CAD and scene scripts:
--------------------------------------------------

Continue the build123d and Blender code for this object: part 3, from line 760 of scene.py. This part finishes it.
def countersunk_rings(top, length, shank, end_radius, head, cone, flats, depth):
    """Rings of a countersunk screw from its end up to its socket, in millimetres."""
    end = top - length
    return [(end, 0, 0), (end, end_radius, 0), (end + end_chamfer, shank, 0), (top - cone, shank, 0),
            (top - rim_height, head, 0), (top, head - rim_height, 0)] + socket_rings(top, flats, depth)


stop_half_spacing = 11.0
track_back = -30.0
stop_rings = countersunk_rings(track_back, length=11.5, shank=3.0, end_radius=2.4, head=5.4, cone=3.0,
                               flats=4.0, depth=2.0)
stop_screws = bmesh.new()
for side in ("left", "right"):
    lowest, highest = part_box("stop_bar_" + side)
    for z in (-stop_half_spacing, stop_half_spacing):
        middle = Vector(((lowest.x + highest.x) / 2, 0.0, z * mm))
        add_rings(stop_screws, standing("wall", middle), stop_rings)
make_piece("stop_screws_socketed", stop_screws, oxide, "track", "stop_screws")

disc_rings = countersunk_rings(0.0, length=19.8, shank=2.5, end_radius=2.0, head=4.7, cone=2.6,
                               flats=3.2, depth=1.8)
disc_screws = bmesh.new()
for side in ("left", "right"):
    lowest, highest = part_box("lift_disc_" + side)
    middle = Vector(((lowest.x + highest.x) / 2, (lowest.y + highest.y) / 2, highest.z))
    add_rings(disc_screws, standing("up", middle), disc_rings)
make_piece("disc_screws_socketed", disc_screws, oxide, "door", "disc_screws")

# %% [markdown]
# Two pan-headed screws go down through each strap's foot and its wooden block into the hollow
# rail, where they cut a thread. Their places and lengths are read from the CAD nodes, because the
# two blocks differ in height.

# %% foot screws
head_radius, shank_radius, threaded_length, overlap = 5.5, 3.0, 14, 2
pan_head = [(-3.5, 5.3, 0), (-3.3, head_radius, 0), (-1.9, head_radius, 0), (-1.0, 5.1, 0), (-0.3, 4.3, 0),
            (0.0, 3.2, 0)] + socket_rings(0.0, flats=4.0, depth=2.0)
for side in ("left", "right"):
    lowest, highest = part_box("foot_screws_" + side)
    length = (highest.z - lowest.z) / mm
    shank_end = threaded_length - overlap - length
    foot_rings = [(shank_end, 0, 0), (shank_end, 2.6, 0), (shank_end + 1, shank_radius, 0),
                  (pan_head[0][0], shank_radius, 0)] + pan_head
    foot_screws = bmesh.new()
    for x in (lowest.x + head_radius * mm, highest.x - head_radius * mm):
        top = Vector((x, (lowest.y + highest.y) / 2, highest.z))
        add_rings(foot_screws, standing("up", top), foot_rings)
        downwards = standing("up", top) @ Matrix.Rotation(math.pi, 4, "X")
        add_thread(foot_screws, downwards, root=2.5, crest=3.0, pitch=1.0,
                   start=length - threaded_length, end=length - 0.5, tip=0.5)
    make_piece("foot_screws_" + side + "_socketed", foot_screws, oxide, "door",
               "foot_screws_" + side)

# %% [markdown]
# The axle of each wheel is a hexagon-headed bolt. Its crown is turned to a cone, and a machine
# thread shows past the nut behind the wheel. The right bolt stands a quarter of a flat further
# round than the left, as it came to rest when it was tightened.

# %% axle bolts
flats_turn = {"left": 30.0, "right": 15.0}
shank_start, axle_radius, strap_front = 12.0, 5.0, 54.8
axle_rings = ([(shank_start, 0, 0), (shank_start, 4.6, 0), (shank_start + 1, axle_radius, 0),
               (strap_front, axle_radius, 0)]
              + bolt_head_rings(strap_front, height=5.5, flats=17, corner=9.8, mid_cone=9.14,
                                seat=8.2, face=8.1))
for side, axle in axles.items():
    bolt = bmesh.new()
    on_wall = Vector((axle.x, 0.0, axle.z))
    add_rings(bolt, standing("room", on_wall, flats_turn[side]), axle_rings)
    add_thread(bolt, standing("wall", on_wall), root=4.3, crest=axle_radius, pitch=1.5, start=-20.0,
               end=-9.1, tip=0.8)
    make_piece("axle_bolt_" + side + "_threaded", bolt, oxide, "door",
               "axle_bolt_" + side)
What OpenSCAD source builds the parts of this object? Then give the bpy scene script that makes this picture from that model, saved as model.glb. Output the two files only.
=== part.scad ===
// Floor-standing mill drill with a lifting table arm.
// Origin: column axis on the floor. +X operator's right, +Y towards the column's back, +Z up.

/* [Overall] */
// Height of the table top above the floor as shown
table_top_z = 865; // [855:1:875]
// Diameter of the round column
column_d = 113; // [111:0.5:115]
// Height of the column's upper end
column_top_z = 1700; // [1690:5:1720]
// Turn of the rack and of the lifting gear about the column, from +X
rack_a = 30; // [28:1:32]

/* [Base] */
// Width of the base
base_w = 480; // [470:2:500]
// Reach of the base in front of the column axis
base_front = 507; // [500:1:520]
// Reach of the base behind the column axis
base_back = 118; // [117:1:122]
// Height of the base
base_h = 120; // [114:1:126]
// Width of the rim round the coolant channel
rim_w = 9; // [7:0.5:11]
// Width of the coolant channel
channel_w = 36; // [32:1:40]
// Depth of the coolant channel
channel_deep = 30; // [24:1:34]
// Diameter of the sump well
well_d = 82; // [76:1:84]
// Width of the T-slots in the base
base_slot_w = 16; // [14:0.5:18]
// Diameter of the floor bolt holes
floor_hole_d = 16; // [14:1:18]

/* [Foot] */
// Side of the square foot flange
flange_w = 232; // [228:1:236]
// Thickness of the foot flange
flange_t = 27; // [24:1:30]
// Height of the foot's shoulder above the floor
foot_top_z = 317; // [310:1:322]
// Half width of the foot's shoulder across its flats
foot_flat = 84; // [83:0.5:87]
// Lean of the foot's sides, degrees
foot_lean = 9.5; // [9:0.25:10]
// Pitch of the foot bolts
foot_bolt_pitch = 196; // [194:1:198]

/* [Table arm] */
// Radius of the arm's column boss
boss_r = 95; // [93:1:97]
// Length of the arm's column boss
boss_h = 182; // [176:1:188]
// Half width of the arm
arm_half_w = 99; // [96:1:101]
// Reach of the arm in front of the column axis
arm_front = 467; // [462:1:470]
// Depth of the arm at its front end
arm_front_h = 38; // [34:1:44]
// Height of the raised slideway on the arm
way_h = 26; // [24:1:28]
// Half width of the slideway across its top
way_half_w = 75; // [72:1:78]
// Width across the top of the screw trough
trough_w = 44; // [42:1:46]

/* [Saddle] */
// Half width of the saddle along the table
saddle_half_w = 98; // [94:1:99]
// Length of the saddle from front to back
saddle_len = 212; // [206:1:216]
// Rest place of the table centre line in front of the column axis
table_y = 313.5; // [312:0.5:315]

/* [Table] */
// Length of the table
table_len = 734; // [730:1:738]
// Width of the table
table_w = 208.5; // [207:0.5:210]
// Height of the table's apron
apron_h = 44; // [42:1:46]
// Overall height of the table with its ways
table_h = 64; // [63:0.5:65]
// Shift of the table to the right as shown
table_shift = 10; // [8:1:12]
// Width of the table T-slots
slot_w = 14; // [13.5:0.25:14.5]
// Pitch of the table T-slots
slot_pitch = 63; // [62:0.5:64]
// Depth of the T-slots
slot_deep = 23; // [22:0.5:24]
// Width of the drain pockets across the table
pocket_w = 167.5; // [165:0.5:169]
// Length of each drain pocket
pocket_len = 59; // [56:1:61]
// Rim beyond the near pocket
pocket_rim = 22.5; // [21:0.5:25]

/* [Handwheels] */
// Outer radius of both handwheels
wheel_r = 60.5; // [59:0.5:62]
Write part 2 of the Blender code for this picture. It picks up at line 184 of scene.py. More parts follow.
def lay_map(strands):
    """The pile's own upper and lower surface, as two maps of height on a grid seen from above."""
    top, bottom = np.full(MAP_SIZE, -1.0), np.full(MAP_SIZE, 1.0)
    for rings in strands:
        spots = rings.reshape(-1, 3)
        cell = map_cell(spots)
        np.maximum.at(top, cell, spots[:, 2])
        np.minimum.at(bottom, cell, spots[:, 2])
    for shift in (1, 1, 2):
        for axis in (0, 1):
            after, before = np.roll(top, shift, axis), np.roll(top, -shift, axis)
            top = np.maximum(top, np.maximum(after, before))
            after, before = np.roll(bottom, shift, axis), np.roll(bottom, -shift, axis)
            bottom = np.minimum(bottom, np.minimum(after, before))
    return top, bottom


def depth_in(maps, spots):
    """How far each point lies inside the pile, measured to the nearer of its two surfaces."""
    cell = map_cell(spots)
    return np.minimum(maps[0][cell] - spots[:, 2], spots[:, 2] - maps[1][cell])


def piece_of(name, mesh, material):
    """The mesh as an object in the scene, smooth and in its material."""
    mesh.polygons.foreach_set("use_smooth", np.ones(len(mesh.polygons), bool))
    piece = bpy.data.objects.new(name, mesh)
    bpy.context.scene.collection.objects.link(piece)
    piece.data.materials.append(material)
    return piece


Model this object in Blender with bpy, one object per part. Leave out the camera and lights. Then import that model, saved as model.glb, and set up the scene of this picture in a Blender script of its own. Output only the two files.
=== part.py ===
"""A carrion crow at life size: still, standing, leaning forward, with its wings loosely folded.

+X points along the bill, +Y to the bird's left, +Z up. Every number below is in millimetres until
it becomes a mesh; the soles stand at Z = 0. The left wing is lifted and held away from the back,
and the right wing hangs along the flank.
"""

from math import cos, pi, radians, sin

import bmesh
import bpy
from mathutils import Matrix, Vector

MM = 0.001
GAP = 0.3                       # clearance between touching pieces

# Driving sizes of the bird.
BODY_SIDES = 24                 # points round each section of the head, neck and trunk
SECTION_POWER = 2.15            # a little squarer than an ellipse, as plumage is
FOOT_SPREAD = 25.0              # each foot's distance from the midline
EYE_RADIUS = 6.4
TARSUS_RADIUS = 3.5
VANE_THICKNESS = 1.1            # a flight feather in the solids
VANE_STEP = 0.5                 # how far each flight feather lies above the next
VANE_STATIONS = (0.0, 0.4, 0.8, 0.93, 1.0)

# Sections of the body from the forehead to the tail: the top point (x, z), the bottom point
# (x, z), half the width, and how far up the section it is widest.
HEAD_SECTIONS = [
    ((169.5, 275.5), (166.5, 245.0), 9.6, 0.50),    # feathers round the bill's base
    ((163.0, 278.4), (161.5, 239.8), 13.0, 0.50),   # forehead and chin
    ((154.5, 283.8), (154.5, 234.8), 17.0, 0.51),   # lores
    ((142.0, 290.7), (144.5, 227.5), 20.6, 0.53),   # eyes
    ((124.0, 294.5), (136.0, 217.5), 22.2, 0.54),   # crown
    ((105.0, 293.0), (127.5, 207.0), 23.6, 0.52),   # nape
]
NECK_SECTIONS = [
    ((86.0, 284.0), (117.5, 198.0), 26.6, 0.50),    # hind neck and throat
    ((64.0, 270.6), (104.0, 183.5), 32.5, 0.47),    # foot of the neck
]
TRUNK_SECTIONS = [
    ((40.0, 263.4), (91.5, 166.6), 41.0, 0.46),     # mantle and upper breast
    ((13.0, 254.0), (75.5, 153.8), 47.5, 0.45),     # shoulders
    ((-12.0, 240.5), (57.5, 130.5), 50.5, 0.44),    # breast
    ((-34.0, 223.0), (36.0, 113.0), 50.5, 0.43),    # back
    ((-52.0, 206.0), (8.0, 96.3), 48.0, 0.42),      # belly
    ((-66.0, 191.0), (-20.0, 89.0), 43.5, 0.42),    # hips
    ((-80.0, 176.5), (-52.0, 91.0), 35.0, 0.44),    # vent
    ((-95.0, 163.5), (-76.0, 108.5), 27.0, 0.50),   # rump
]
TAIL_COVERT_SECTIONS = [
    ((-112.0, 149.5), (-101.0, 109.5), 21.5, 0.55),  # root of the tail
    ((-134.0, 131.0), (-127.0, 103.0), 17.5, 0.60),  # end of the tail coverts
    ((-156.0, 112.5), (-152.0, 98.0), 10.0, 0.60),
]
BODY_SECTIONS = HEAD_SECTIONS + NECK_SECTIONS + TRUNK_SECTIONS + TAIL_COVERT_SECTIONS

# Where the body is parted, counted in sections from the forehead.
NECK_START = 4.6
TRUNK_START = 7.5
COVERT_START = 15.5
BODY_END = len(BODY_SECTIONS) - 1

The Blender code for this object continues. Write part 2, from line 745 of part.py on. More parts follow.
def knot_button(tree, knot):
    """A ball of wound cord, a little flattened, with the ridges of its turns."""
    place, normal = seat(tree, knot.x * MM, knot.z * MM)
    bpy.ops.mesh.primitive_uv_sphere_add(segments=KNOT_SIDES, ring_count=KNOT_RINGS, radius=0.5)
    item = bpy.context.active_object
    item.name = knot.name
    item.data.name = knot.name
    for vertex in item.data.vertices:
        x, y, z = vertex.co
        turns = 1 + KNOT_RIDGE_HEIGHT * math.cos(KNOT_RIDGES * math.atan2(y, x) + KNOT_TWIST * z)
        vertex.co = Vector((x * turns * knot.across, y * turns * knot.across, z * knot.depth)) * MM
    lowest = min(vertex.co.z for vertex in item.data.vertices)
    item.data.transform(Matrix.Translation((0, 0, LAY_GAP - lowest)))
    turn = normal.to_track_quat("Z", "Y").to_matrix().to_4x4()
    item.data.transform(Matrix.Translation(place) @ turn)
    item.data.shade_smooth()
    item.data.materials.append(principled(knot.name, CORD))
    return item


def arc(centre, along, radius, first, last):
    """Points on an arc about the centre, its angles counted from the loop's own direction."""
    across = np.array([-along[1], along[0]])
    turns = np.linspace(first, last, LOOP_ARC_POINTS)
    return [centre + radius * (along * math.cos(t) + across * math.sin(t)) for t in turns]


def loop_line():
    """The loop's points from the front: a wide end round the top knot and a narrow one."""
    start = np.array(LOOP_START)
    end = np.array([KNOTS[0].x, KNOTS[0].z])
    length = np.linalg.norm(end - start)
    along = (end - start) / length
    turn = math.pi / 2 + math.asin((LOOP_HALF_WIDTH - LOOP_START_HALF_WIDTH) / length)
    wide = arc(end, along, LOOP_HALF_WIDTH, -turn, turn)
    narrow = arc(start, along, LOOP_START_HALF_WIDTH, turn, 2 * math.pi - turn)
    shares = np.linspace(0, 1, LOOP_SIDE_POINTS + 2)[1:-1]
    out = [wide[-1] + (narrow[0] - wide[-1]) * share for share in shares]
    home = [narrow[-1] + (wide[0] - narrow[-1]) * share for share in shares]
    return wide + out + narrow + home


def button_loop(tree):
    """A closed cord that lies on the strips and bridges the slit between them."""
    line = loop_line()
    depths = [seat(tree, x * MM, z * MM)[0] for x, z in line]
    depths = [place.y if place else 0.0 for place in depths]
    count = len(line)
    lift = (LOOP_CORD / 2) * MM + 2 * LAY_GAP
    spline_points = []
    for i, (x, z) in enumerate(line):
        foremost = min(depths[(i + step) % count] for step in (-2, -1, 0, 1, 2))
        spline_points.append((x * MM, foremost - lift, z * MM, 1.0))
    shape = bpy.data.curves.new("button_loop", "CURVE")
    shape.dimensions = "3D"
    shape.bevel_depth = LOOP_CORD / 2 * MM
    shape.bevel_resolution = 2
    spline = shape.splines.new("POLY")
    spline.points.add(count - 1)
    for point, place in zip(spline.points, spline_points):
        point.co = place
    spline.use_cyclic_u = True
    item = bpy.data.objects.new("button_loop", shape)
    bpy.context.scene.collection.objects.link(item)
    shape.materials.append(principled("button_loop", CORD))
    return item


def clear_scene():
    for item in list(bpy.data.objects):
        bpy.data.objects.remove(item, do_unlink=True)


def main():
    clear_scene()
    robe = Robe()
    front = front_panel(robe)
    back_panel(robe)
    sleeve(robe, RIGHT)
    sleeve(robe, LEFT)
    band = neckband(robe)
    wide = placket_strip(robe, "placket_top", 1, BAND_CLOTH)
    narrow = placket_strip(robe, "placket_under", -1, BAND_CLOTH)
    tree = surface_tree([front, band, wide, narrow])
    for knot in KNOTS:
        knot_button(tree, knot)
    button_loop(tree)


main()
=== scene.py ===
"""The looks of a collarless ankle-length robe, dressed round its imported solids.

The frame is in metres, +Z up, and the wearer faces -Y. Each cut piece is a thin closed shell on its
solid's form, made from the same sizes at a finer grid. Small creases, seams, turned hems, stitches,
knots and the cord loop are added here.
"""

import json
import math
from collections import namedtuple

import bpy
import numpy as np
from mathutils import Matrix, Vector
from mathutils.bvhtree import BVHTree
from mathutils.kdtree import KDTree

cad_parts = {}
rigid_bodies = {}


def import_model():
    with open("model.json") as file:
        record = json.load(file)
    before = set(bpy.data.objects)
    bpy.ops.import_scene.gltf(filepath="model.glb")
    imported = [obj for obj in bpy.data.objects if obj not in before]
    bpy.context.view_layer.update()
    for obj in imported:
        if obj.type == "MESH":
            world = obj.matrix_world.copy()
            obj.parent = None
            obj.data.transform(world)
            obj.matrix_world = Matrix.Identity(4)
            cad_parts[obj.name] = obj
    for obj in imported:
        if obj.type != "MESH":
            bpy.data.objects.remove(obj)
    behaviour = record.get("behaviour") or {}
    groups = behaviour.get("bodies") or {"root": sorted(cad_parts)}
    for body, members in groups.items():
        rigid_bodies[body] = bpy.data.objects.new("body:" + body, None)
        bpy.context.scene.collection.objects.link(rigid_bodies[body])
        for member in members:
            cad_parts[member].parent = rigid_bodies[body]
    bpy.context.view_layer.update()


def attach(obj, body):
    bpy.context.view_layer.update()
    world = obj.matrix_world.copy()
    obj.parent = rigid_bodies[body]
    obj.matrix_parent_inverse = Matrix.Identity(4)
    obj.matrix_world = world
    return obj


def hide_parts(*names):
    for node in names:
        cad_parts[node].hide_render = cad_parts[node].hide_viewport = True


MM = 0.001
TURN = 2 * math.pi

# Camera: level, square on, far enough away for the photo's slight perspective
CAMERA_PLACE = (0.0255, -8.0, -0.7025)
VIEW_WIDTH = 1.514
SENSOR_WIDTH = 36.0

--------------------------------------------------

### Short exercise
Your task is to retype the entries verbatim, starting with the line that holds "sleeve(robe, LEFT)" and stopping after the line that holds "cad_parts[obj.name] = obj".

### Finished task
    sleeve(robe, LEFT)
    band = neckband(robe)
    wide = placket_strip(robe, "placket_top", 1, BAND_CLOTH)
    narrow = placket_strip(robe, "placket_under", -1, BAND_CLOTH)
    tree = surface_tree([front, band, wide, narrow])
    for knot in KNOTS:
        knot_button(tree, knot)
    button_loop(tree)


main()
=== scene.py ===
"""The looks of a collarless ankle-length robe, dressed round its imported solids.

The frame is in metres, +Z up, and the wearer faces -Y. Each cut piece is a thin closed shell on its
solid's form, made from the same sizes at a finer grid. Small creases, seams, turned hems, stitches,
knots and the cord loop are added here.
"""

import json
import math
from collections import namedtuple

import bpy
import numpy as np
from mathutils import Matrix, Vector
from mathutils.bvhtree import BVHTree
from mathutils.kdtree import KDTree

cad_parts = {}
rigid_bodies = {}


def import_model():
    with open("model.json") as file:
        record = json.load(file)
    before = set(bpy.data.objects)
    bpy.ops.import_scene.gltf(filepath="model.glb")
    imported = [obj for obj in bpy.data.objects if obj not in before]
    bpy.context.view_layer.update()
    for obj in imported:
        if obj.type == "MESH":
            world = obj.matrix_world.copy()
            obj.parent = None
            obj.data.transform(world)
            obj.matrix_world = Matrix.Identity(4)
            cad_parts[obj.name] = obj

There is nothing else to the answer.